If we do not understand this, we will lose the messaging war before we even begin.


Breaking the Cycle: Why Conservatives Must Lead, Not Just React


For decades, the political right have reacted to leftist narratives instead of shaping their own.


When affirmative action was struck down, many on the right simply celebrated the victory, failing to realize that without a counter-narrative, the left would weaponize it against them.


  • We need to replace the narrative of fear with one of empowerment.
  • We need to prove that success does not require racial preferences.
  • We need to go into the communities that the left has abandoned and offer real solutions.


Just like in the Liberal Fallout Zones, conservatives and Republicans have neglected the very communities that need an alternative the most. If we do not show up, we leave them vulnerable to the same old manipulation that has kept them trapped for generations.


The Roadmap Forward: How We Take This Movement to the Next Level


It is not enough to fight against DEI—we must replace it with something better.

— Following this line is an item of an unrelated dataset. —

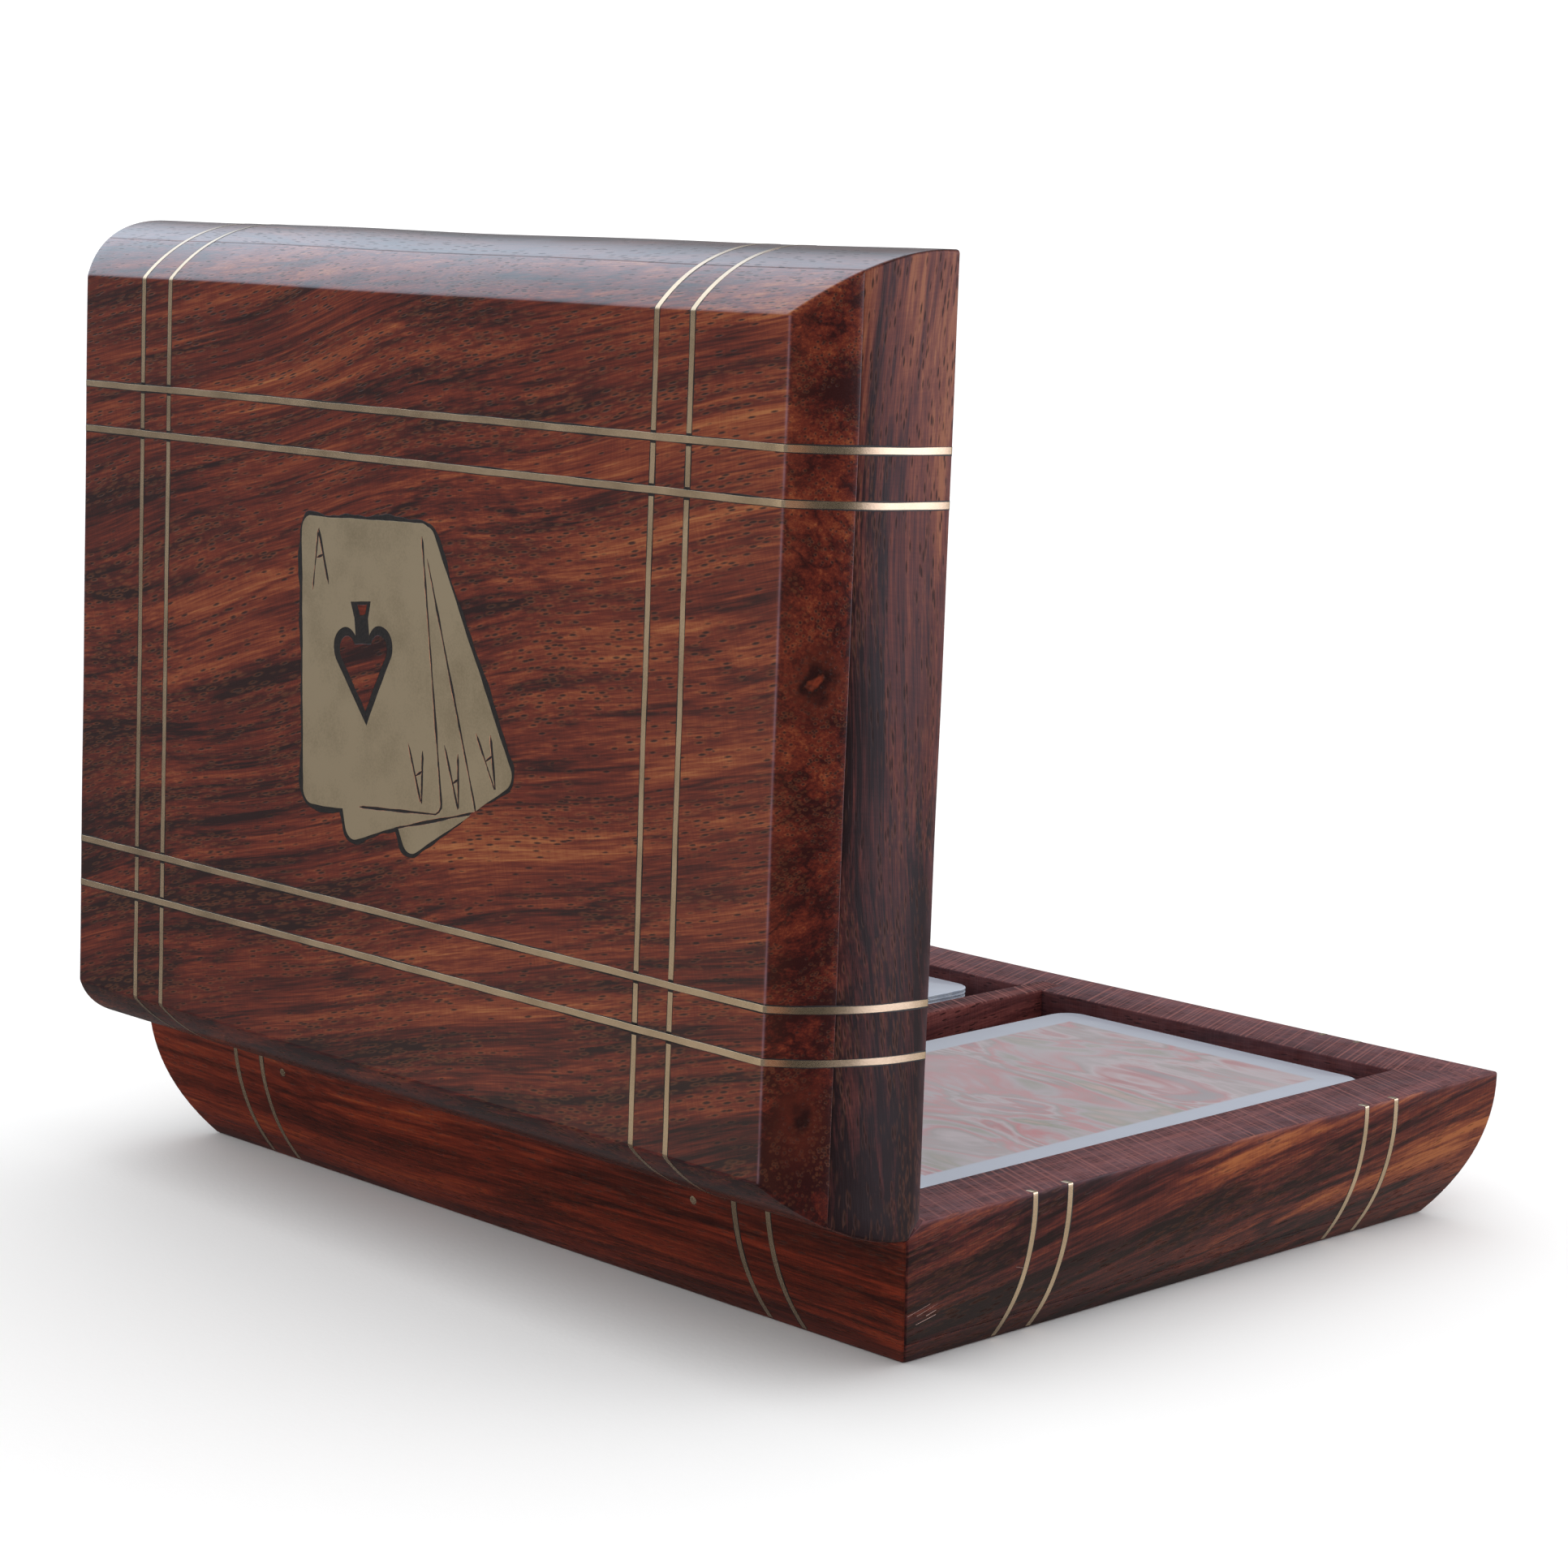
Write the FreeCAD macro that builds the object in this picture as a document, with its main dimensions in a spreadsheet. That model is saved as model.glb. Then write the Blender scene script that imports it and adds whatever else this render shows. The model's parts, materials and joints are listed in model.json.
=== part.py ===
"""Hinged rosewood box for two decks of playing cards, with brass inlay.

The box stands in its own frame: X to the right as its user faces the front, Y to the
back, Z up, origin in the middle of the underside. The lid is drawn closed, with its
rim at z = 0 of its own frame, and is then hung on the hinge axis, laid open.
"""
import FreeCAD, Part
import os
import re
from collections import namedtuple

import Sketcher
from FreeCAD import Placement, Rotation, Vector

doc = FreeCAD.newDocument("card_box")

# --------------------------------------------------------------------------
# Driving dimensions, millimetres and degrees
# --------------------------------------------------------------------------
DIMENSIONS = [
    # Decks of cards, which set the size of the box
    ("card_width", 57.2, "bridge size"),
    ("card_length", 88.5, ""),
    ("card_corner", 3.5, ""),
    ("card_sheet", 0.3, "one card"),
    ("deck_height", 16.2, "54 cards"),
    ("left_outer_gap", 1.4, "left wall to left deck"),
    ("left_finger_gap", 8.8, "left deck to divider"),
    ("right_finger_gap", 7.0, "divider to right deck"),
    ("right_outer_gap", 4.2, "right deck to right wall"),
    ("front_gap", 3.9, "front wall to left deck"),
    ("rear_gap", 4.7, "left deck to rear wall"),
    ("right_deck_forward", 1.1, "right deck lies nearer the front by this"),
    # The case
    ("wall", 10.7, "thickness of the four sides at the rim"),
    ("base_height", 20.6, "underside to rim"),
    ("lid_height", 19.5, "rim to flat top"),
    ("base_inset", 7.2, "how far the moulded side draws in at the underside"),
    ("lid_inset", 8.0, "how far the moulded side draws in at the flat top"),
    ("base_land", 0.6, "upright part of the side below the rim"),
    ("lid_land", 1.5, "upright part of the side above the rim"),
    ("base_board", 3.3, "thickness of the bottom board"),
    ("lid_board", 6.8, "thickness of the top board"),
    # How the two halves meet
    ("rim_gap", 0.2, "hairline between the closed rims"),
    ("open_angle", 88.0, "lid swing from shut to its stop"),
    ("back_bevel", 2.3, "flat planed off each back rim edge, which stops the lid"),
    # The divider
    ("divider", 4.8, "thickness"),
    ("divider_housing", 5.0, "how far its ends are let into the front and back"),
    ("joint_gap", 0.05, "glue line round a piece let into the wood"),
    # Brass strips
    ("strip_width", 0.85, "seen width"),
    ("strip_depth", 1.6, "how far it goes into the wood"),
    ("strip_break", 0.35, "gap each side where a cross strip is cut at a long one"),
    ("strip_in_left", 24.6, "left side to the middle of the outer strip"),
    ("strip_in_right", 22.5, ""),
    ("strip_in_front", 23.4, ""),
    ("strip_in_rear", 22.8, ""),
    ("strip_pair", 6.4, "middle to middle of a pair"),
    # Hinges
    ("hinge_in_left", 38.8, "left side to the middle of the left hinge"),
    ("hinge_in_right", 34.0, ""),
    ("leaf_width", 8.0, "along the back edge"),
    ("leaf_depth", 9.0, "hinge axis to the buried end of a leaf"),
    ("leaf_sheet", 0.7, "sheet brass"),
    ("knuckle_radius", 1.25, ""),
    ("knuckle_gap", 0.15, "end play between knuckles"),
    ("mortise_gap", 0.25, "room round the knuckles in the wood"),
    ("pin_radius", 0.5, ""),
    ("pin_gap", 0.03, "running clearance of the pin"),
    ("nail_radius", 0.85, "brass nail driven through wall and leaf"),
    ("nail_drop", 5.2, "rim to nail"),
    ("nail_beyond", 3.0, "nail point past the leaf"),
    ("nail_gap", 0.03, ""),
    # Inlaid fan of cards, seen from above with the lid shut
    ("inlay_sheet", 0.8, "sheet brass"),
    ("lac_border", 1.1, "dark lac run in round the brass"),
    ("lac_gap", 0.03, ""),
    ("first_card_x", 18.9, "lower corner of the front card"),
    ("first_card_y", 17.7, ""),
    ("first_card_turn", 2.2, ""),
    ("first_card_width", 28.0, ""),
    ("first_card_height", 38.6, ""),
    ("second_card_x", 8.6, ""),
    ("second_card_y", 21.7, ""),
    ("second_card_turn", 18.5, ""),
    ("second_card_width", 27.5, ""),
    ("second_card_height", 36.0, ""),
    ("third_card_x", -4.3, ""),
    ("third_card_y", 22.0, ""),
    ("third_card_turn", 30.5, ""),
    ("third_card_width", 25.0, ""),
    ("third_card_height", 36.7, ""),
    ("inlay_corner", 2.0, "corner radius of the brass cards"),
    ("spade_x", 6.4, "middle of the lobes"),
    ("spade_y", -4.6, ""),
    ("spade_turn", 6.5, ""),
    ("lobe_offset", 3.7, "lobe centre from the spade's axis"),
    ("lobe_radius", 2.7, ""),
    ("spade_tip", 10.3, "lobe centres to tip"),
    ("neck_half", 1.5, "half width of the stem at its neck"),
    ("neck_drop", 3.8, "lobe centres to neck"),
    ("stem_half", 2.2, "half width of the stem's foot"),
    ("stem_drop", 6.0, "lobe centres to foot"),
    ("spade_lac", 0.8, "lac between the brass and the wood left standing"),
]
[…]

  • End the Dependency Narrative and Build Real Opportunity.  
    • Expand alternative pipelines for professional success that do not rely on DEI hiring quotas. 
    • Create mentorship and training  programs to empower individuals based on merit, not race
    • Develop community-led educational initiatives that restore academic excellence and personal accountability.
  • Stop Talking At Communities—Start Engaging With Them 
    • We need conservative presence in urban areas—not just during election cycles. 
    • We need real, ongoing conversations—not just press releases and talking points. 
    • We need to provide alternatives to the failing policies of the left.
  • Treat This Like a Movement, Not Just a Policy Win 
    • The left wins because they invest in the next generation of activists and organizers
    • We must build long-term infrastructures that can withstand the next political cycle.
    • We need cultural institutions, education initiatives, and local networks that replace the failed programs we are tearing down.

If we do not fill the void, they will.


Final Thought: This Has Always Been the Plan


DEI, affirmative action, and social programs were never about progress. They were about perpetuating cycles of dependency, division, and political control.


For years, I have studied these movements from the inside. I have walked into them, learned their strategies, and seen how people are manipulated into believing they cannot succeed without the very system that is holding them back.


We have a roadmap. We have the experience. The question is: Are we ready to act?


Or will we, once again, fall into the same trap?